二人のタオさん

日曜日の今日、例の如くニャットさんと遊んだ。ニャットさんと、市内のカフェでお茶をしていると、高級官僚のタオ(Thao)さんが現れた。

タオにベトナムの官僚機構について質問をしてみた。ベトナムの政治制度について一通り調べていたので、話はスムーズに進んだ。

わかったことは、彼女は司法省(日本の法務省に該当)の南部代表機関の所長さんであるということだ。職員数は16名。意外に少ない。司法省はもちろん首都ハノイにあるのだが、そこから南部を直接指揮監督するのは遠すぎる。ということで、どの省庁もホーチミン市に南部代表機関を置いている。ホーチミン市ベトナムで最大の経済都市であることを考えると、地方の出先機関とはいえ、それなりの重要度なのであろう。日本の官僚機構で言えばどれくらいの地位なのか?局長クラス?そもそも日本の官僚組織について私はよくわかっていない。

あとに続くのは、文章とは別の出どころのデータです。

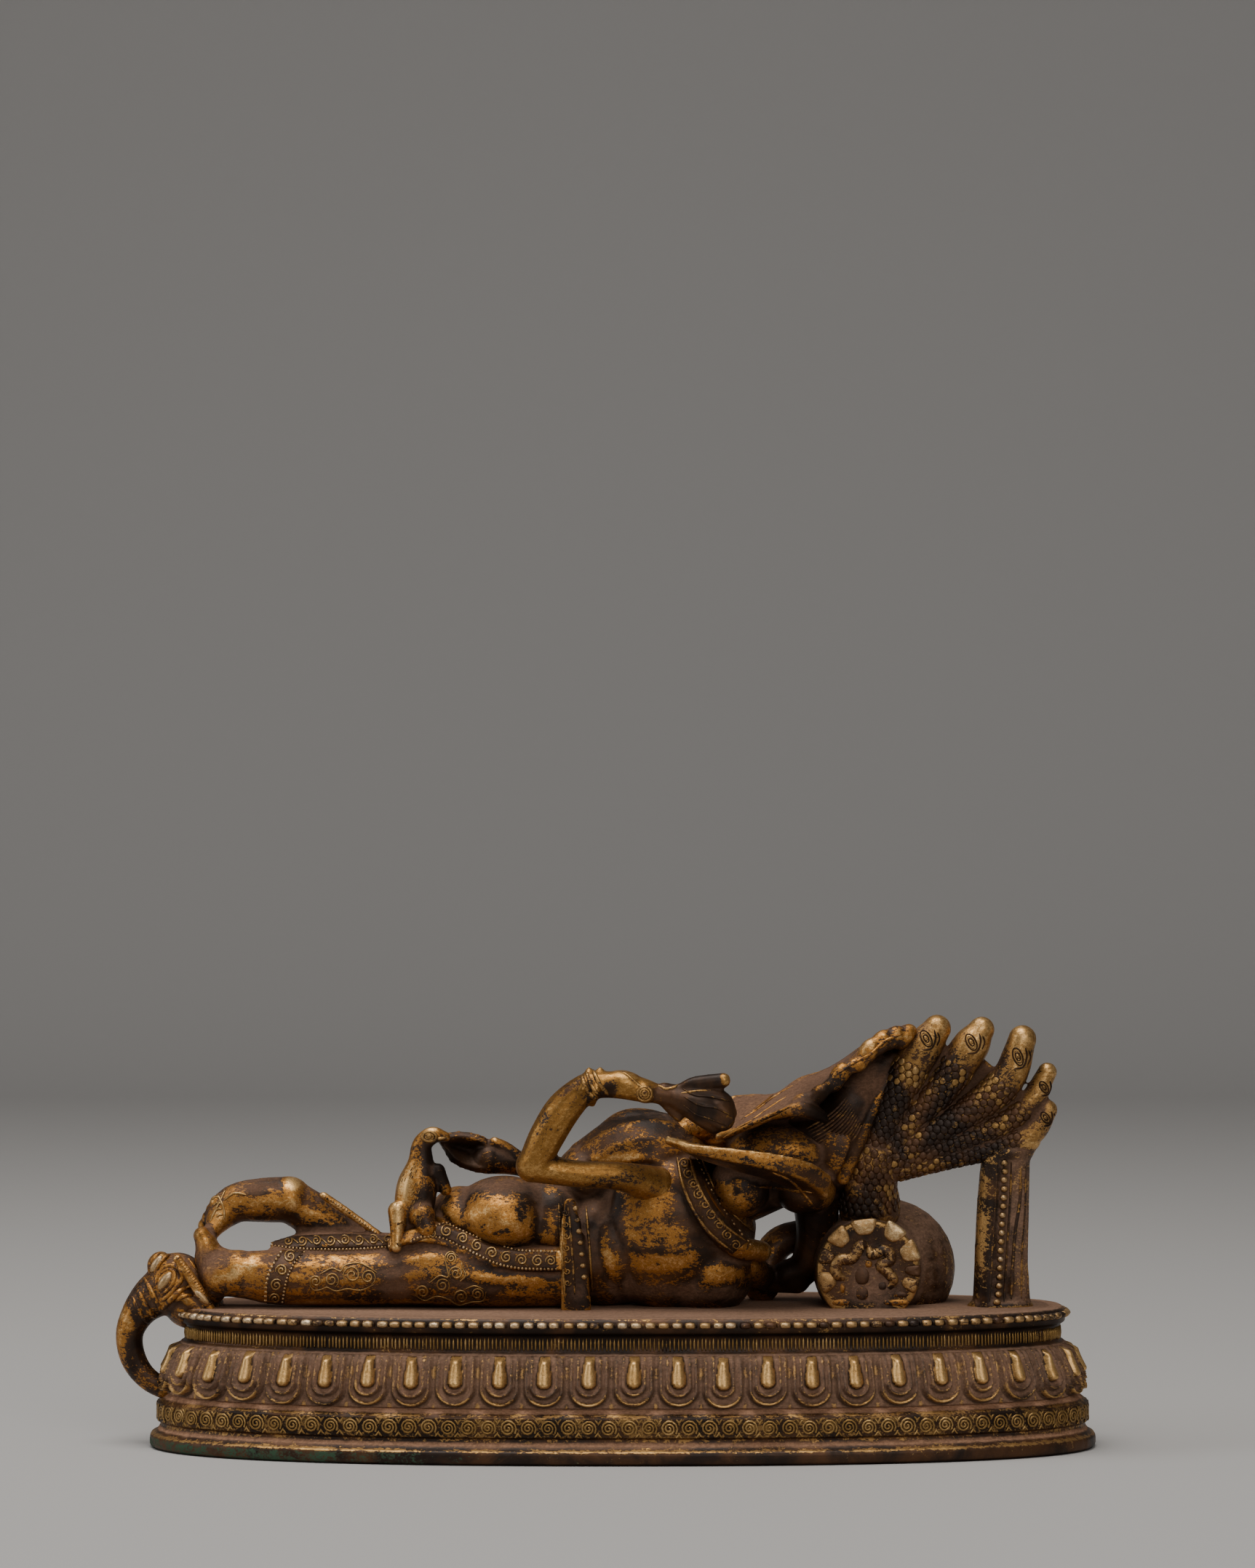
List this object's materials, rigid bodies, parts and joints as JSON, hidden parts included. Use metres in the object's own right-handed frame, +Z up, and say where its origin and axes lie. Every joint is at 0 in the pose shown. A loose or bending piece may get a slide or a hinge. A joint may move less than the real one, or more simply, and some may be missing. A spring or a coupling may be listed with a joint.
{
  "type": "reclining deity statue",
  "caption": "Small gilt statue of an elephant-headed deity lying on an oval lotus base, with a serpent canopy, a mongoose on the lap and an elephant-head spout",
  "frame": {"origin": "centre of the base's flat underside", "axes": "+X along the figure from its feet to its head, +Y away from the viewer's side, +Z up"},
  "size_m": [0.2021, 0.072, 0.0887],
  "materials": {
    "dusty_gilt": "aged gilding under brown dust",
    "worn_gilt": "worn gilding over dark patina"
  },
  "bodies": {
    "root": {"lotus_base": "dusty_gilt", "reclining_figure": "worn_gilt"}
  },
  "joints": []
}
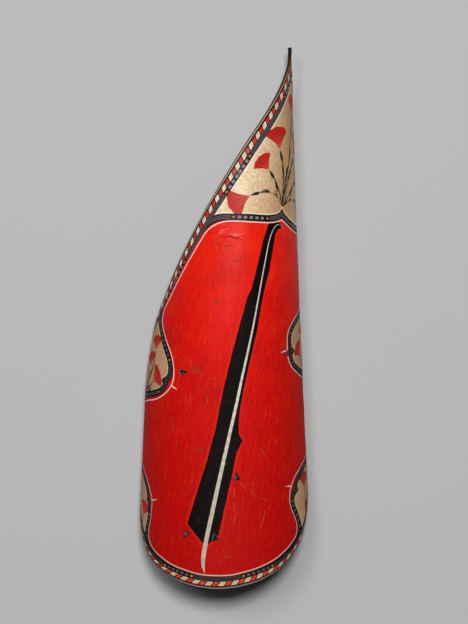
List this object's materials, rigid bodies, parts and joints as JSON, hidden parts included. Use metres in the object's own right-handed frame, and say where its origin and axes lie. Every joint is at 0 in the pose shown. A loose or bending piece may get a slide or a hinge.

共産党と政府の関係について聞いてみたが、どうも要領を得なかった。私と彼女の限定された英語能力だと細かいニュアンスが伝わらない。タオさんは共産党員だという。タオさんは、共産党員になるのは簡単だといい、ニャットさんは、知識が要るから大変だという。どちらの言うことが正しいのか。タオさん曰く、共産党は「すべての人々、特に貧しい人たちを幸福にする」という理想を掲げるのが役割で、それを実践するのが政府である、という。共産党に入るには、この思想に賛同することが条件である、という。不謹慎な比較かもしれないが、イエスの奇跡を信じることを入信の条件にしているキリスト教みたいだと思った。政府の要職は共産党員によって占められていて、出世に有利なのに、政府職員が全員共産党員というわけではないというから、多分、共産党に入るにはそれなりに厳しい条件があるのだろう。

驚いたのは、タオさんが私のメールアドレスを尋ねたことだ。なんと。私は、タオさんと何度もメールのやり取りをしてきたのに。実はもう一人別のタオさんがいたのだ。このタオさんこそ、もともと東京のベトナム語の先生であるハーさんが紹介してくれた女性であった。なんとなく話が通じてきてしまったので、別人と知らずメールのやり取りをしていた。やれやれ。タオという名前はベトナムではごくありふれた名前であるらしい。

そこで、もう一人のタオさんが現れた。彼女は高級官僚のタオさんよりずっと若く20代半ば。タンクトップを着たアクティブな女性であった。フランス人の友人を連れてきている。英語が堪能で、アメリカ帰りの帰国子女といった雰囲気である。外資系クリニックで事務をしている。ハーさんとはどうやって知り合ったのですか、とたずねると、「は?」という表情になった。「私は、ハーの妹です」という。やれやれ。ハーさん、ちゃんと説明してよ。彼女の友達かと思い込んでいた。

日本語を話すニャットさんやタムさんは、控えめで気遣いの多い日本人みたいな雰囲気を備えている。対照的に、ハーさんの妹のタオさんは、英語を話し、アメリカ人のように率直で主張が強い。若い人が言語を学ぶと、その言語に連なる文化から強い影響を受けるものだ。ベトナムのように経済がまだ弱い国では、若者はよりよい機会を求めてさまざまなな言語を学ぶ。韓国語、中国語、フランス語を話す若者たちもいる。彼らもまた、それぞれ韓国人、中国人、フランス人に似てしまっているのだろうか。母国語だけで暮らせない国に複雑な感慨を持った。